## Exercise details
From the line containing "const beater = new THREE.Group();" through the line containing "before = set(bpy.data.objects)", retype each line exactly; include both end lines and nothing beyond them.

(3D code data)
- - -

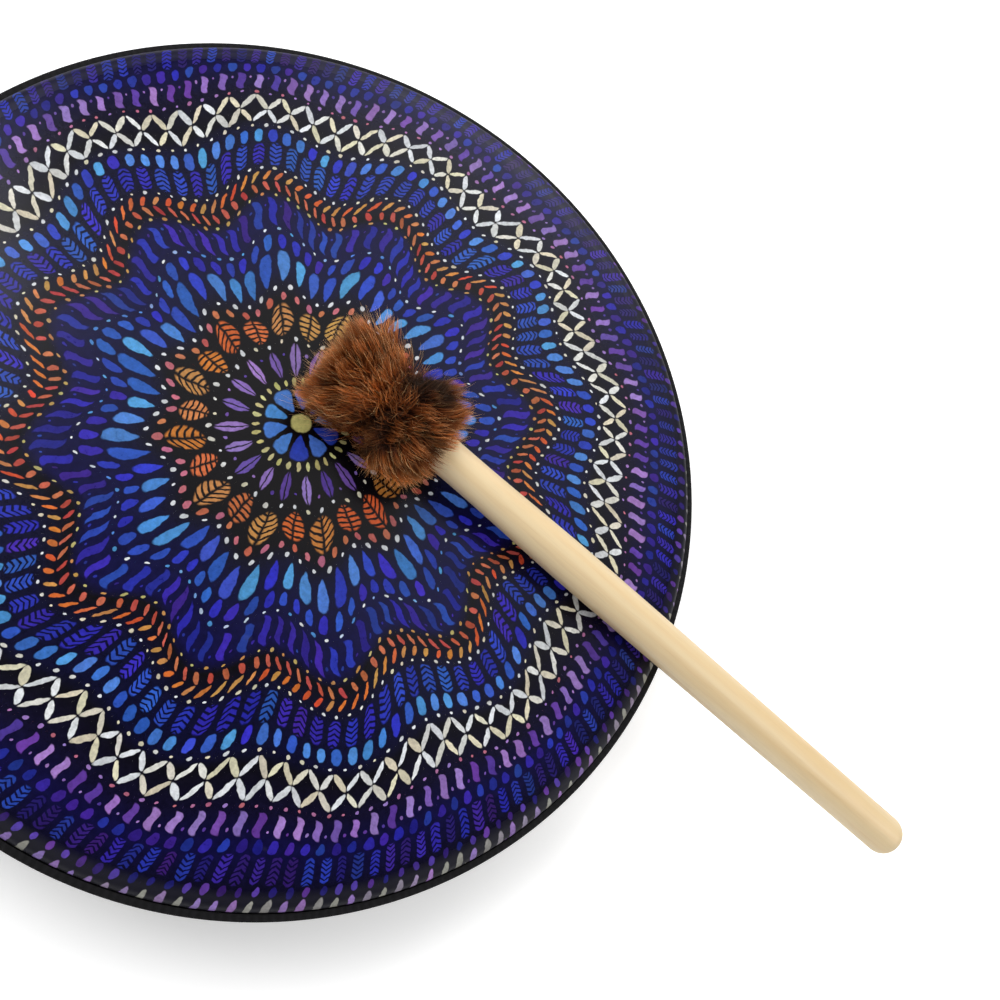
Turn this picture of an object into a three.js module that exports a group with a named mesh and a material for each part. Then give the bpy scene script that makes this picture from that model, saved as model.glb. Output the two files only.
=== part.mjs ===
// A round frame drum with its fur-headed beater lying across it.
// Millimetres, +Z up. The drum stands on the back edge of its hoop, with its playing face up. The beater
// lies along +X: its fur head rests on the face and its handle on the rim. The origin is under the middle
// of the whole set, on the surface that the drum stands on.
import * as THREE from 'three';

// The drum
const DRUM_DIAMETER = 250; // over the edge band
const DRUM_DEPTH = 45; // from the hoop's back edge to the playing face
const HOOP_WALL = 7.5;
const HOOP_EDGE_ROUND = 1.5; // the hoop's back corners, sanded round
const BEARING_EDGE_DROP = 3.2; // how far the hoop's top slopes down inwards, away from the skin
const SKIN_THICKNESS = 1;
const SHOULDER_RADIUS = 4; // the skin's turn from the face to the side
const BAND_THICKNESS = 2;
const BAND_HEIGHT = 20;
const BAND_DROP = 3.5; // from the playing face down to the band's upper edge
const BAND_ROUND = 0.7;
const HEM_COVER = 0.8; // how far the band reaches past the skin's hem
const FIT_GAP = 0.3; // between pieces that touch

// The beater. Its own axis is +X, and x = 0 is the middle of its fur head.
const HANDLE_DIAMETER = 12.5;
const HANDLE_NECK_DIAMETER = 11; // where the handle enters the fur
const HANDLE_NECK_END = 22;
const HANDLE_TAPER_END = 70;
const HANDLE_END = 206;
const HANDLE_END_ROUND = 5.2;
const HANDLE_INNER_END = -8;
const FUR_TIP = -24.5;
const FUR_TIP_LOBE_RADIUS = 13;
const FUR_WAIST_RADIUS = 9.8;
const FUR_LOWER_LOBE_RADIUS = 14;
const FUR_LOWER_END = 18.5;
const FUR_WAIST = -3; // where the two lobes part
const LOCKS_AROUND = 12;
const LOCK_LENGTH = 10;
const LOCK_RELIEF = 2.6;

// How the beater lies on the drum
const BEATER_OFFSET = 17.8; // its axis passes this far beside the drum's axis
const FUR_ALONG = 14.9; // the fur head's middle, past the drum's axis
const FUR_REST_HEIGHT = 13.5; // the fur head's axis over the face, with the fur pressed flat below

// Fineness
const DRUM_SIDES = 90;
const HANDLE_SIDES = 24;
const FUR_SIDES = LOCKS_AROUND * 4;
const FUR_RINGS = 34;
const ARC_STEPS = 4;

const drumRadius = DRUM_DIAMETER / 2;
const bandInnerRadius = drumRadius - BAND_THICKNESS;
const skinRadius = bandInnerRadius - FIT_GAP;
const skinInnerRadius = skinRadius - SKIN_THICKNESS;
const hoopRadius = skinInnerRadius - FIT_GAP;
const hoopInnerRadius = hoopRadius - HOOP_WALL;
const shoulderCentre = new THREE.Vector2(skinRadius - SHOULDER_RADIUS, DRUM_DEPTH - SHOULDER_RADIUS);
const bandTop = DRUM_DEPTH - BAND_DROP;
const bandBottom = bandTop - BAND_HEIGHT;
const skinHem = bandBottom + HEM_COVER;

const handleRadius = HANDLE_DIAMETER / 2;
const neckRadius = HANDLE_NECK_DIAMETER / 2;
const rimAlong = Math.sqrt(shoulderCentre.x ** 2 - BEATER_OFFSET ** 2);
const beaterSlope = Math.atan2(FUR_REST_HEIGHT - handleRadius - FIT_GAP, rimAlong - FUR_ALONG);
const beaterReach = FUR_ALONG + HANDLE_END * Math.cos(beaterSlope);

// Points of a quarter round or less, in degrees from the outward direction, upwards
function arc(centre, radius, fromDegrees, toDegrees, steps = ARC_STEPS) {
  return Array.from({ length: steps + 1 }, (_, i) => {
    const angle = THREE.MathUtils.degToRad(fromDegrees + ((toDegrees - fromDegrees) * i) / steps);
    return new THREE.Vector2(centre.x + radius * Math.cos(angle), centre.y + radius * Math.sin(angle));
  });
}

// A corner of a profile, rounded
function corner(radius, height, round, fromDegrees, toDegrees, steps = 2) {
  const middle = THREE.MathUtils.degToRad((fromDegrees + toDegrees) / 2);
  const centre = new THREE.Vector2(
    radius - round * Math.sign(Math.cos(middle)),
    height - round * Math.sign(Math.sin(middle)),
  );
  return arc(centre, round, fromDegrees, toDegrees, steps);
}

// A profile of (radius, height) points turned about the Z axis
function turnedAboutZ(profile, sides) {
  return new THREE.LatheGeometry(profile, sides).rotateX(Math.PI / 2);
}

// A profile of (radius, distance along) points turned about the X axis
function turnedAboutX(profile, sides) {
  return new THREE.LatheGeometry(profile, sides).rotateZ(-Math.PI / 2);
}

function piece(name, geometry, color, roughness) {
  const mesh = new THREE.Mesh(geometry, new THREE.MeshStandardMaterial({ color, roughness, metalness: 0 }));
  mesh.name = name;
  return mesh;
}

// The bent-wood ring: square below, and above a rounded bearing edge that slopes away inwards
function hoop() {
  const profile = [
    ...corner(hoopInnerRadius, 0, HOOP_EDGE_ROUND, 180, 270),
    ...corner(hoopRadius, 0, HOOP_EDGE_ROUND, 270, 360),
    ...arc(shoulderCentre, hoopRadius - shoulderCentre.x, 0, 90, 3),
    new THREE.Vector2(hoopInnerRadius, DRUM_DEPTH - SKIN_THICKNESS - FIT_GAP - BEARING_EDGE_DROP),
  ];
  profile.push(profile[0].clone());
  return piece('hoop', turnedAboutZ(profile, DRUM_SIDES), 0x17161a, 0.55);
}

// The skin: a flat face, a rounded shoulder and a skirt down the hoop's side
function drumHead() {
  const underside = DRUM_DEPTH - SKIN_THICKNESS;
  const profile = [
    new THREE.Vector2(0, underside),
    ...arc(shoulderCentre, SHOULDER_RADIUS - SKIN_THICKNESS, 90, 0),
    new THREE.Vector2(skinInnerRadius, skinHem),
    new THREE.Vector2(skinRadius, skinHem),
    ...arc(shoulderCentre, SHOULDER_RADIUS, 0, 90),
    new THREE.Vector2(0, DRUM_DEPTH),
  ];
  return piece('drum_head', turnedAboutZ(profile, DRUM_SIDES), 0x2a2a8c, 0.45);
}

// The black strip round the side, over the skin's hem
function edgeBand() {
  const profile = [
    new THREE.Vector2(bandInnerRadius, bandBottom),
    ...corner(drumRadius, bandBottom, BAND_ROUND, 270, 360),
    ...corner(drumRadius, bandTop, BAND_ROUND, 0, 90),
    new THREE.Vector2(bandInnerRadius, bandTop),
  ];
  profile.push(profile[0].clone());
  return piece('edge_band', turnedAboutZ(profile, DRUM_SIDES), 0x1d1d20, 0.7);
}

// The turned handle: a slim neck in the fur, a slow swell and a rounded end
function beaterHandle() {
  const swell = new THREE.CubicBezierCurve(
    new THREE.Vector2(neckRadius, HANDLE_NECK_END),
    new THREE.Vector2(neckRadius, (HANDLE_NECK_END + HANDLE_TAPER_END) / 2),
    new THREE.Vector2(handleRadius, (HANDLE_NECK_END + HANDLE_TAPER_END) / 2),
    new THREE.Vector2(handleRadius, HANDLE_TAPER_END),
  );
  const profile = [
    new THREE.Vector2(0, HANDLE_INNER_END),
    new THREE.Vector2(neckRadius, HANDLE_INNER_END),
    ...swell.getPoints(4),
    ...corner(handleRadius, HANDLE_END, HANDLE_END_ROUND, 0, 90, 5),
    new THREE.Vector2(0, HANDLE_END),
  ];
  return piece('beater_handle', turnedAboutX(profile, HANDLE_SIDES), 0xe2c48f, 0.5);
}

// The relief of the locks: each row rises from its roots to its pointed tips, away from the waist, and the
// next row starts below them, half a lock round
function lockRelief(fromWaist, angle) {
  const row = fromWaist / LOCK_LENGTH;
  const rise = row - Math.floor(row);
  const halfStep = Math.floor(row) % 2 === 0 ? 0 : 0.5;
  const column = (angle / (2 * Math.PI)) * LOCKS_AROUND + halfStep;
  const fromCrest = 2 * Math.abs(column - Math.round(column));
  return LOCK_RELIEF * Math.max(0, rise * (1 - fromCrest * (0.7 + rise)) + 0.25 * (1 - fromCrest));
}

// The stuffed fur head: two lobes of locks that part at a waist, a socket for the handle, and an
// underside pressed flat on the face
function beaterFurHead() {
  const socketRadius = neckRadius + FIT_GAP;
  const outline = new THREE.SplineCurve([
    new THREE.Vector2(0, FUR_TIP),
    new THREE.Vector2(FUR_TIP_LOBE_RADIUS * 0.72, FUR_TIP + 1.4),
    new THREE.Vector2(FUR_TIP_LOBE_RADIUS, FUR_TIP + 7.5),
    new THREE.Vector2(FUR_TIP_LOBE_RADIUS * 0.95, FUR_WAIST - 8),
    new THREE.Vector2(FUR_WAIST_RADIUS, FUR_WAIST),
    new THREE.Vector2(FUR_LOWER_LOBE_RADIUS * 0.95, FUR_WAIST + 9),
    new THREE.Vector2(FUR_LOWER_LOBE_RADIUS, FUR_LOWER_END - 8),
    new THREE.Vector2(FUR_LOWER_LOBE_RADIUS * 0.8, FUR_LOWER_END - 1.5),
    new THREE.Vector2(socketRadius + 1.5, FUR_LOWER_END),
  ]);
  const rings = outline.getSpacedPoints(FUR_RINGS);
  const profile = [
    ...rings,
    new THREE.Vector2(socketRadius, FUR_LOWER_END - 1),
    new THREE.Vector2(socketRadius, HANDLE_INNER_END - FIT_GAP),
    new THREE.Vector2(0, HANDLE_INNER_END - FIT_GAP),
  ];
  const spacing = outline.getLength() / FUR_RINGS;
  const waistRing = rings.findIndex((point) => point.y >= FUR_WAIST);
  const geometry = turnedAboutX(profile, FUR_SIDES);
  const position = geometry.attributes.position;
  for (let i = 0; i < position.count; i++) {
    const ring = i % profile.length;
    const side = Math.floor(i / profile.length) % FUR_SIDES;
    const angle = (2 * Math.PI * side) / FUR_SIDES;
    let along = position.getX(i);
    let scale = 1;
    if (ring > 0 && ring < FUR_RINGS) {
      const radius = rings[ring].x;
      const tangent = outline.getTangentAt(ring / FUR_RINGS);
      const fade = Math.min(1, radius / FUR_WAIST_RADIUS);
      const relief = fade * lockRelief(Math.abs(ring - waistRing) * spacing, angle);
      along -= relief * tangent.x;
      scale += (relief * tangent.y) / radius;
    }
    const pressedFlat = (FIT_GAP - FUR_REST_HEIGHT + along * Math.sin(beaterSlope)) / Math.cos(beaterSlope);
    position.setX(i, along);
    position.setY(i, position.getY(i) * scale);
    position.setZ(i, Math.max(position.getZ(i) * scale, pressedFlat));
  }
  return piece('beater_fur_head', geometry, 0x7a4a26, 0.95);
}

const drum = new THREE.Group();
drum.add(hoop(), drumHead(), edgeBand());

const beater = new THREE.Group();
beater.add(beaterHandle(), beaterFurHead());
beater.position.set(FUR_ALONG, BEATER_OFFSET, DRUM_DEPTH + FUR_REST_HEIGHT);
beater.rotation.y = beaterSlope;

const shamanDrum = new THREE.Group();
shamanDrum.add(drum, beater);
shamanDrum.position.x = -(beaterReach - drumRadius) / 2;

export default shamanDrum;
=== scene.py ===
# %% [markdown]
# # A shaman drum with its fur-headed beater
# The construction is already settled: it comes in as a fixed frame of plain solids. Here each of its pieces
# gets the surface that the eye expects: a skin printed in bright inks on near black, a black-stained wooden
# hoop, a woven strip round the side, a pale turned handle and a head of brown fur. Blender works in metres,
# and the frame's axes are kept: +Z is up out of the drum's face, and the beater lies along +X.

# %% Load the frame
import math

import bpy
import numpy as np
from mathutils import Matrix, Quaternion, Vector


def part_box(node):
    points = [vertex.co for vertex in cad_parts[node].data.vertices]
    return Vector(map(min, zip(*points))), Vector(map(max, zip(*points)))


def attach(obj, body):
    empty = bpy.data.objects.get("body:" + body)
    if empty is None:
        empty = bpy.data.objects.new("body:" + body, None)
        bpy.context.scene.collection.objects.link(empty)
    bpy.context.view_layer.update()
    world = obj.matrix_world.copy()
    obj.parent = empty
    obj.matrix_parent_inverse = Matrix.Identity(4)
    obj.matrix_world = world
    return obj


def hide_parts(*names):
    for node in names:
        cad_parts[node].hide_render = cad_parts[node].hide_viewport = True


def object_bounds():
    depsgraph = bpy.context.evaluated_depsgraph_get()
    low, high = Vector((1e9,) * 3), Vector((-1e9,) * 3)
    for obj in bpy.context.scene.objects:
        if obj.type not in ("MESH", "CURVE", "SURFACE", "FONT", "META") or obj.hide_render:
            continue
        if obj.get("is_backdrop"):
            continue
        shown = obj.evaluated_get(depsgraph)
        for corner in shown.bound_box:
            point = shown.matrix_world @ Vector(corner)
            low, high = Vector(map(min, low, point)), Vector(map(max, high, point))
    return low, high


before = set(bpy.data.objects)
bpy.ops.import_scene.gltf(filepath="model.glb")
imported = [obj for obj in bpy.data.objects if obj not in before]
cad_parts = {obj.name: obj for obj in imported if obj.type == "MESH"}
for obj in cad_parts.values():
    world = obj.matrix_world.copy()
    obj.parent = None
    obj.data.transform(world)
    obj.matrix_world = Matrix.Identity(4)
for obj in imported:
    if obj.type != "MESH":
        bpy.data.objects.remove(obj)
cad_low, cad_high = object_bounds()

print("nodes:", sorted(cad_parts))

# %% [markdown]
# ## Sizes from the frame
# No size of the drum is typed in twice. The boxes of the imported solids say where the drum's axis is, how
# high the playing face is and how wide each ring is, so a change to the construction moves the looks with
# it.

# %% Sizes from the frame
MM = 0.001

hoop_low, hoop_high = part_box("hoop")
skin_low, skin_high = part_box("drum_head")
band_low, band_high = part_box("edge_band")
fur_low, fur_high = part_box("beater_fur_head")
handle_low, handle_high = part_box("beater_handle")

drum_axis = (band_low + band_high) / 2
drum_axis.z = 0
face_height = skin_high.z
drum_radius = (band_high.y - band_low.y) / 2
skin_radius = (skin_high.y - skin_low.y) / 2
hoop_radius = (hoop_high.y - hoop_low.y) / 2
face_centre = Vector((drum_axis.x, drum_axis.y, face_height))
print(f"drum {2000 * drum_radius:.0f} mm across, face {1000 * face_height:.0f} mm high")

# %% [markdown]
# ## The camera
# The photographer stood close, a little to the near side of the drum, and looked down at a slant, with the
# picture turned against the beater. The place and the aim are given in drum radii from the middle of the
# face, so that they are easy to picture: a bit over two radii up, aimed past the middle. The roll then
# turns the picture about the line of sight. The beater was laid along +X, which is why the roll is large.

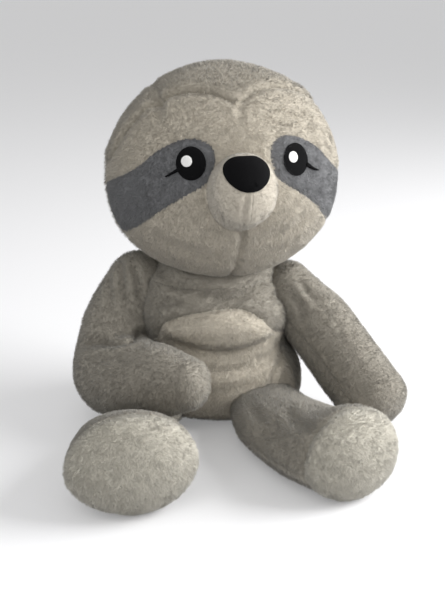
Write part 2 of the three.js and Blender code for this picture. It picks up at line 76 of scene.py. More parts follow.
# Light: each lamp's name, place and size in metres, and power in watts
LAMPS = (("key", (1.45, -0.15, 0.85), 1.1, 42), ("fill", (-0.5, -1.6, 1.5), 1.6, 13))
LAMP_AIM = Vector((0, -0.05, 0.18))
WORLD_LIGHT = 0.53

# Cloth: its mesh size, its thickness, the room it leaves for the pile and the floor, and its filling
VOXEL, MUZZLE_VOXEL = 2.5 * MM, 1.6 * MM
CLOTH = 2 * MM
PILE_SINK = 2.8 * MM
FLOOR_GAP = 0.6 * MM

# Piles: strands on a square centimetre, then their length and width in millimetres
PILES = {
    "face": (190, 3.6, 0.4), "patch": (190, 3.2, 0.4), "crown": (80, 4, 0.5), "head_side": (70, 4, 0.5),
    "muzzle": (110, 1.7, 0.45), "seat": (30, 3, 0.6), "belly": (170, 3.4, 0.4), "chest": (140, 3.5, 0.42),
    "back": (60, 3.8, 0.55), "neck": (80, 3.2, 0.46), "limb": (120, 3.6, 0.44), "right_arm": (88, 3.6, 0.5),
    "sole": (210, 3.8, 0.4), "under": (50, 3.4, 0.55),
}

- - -

## Worked solution
const beater = new THREE.Group();
beater.add(beaterHandle(), beaterFurHead());
beater.position.set(FUR_ALONG, BEATER_OFFSET, DRUM_DEPTH + FUR_REST_HEIGHT);
beater.rotation.y = beaterSlope;

const shamanDrum = new THREE.Group();
shamanDrum.add(drum, beater);
shamanDrum.position.x = -(beaterReach - drumRadius) / 2;

export default shamanDrum;
=== scene.py ===
# %% [markdown]
# # A shaman drum with its fur-headed beater
# The construction is already settled: it comes in as a fixed frame of plain solids. Here each of its pieces
# gets the surface that the eye expects: a skin printed in bright inks on near black, a black-stained wooden
# hoop, a woven strip round the side, a pale turned handle and a head of brown fur. Blender works in metres,
# and the frame's axes are kept: +Z is up out of the drum's face, and the beater lies along +X.

# %% Load the frame
import math

import bpy
import numpy as np
from mathutils import Matrix, Quaternion, Vector


def part_box(node):
    points = [vertex.co for vertex in cad_parts[node].data.vertices]
    return Vector(map(min, zip(*points))), Vector(map(max, zip(*points)))


def attach(obj, body):
    empty = bpy.data.objects.get("body:" + body)
    if empty is None:
        empty = bpy.data.objects.new("body:" + body, None)
        bpy.context.scene.collection.objects.link(empty)
    bpy.context.view_layer.update()
    world = obj.matrix_world.copy()
    obj.parent = empty
    obj.matrix_parent_inverse = Matrix.Identity(4)
    obj.matrix_world = world
    return obj


def hide_parts(*names):
    for node in names:
        cad_parts[node].hide_render = cad_parts[node].hide_viewport = True


def object_bounds():
    depsgraph = bpy.context.evaluated_depsgraph_get()
    low, high = Vector((1e9,) * 3), Vector((-1e9,) * 3)
    for obj in bpy.context.scene.objects:
        if obj.type not in ("MESH", "CURVE", "SURFACE", "FONT", "META") or obj.hide_render:
            continue
        if obj.get("is_backdrop"):
            continue
        shown = obj.evaluated_get(depsgraph)
        for corner in shown.bound_box:
            point = shown.matrix_world @ Vector(corner)
            low, high = Vector(map(min, low, point)), Vector(map(max, high, point))
    return low, high


before = set(bpy.data.objects)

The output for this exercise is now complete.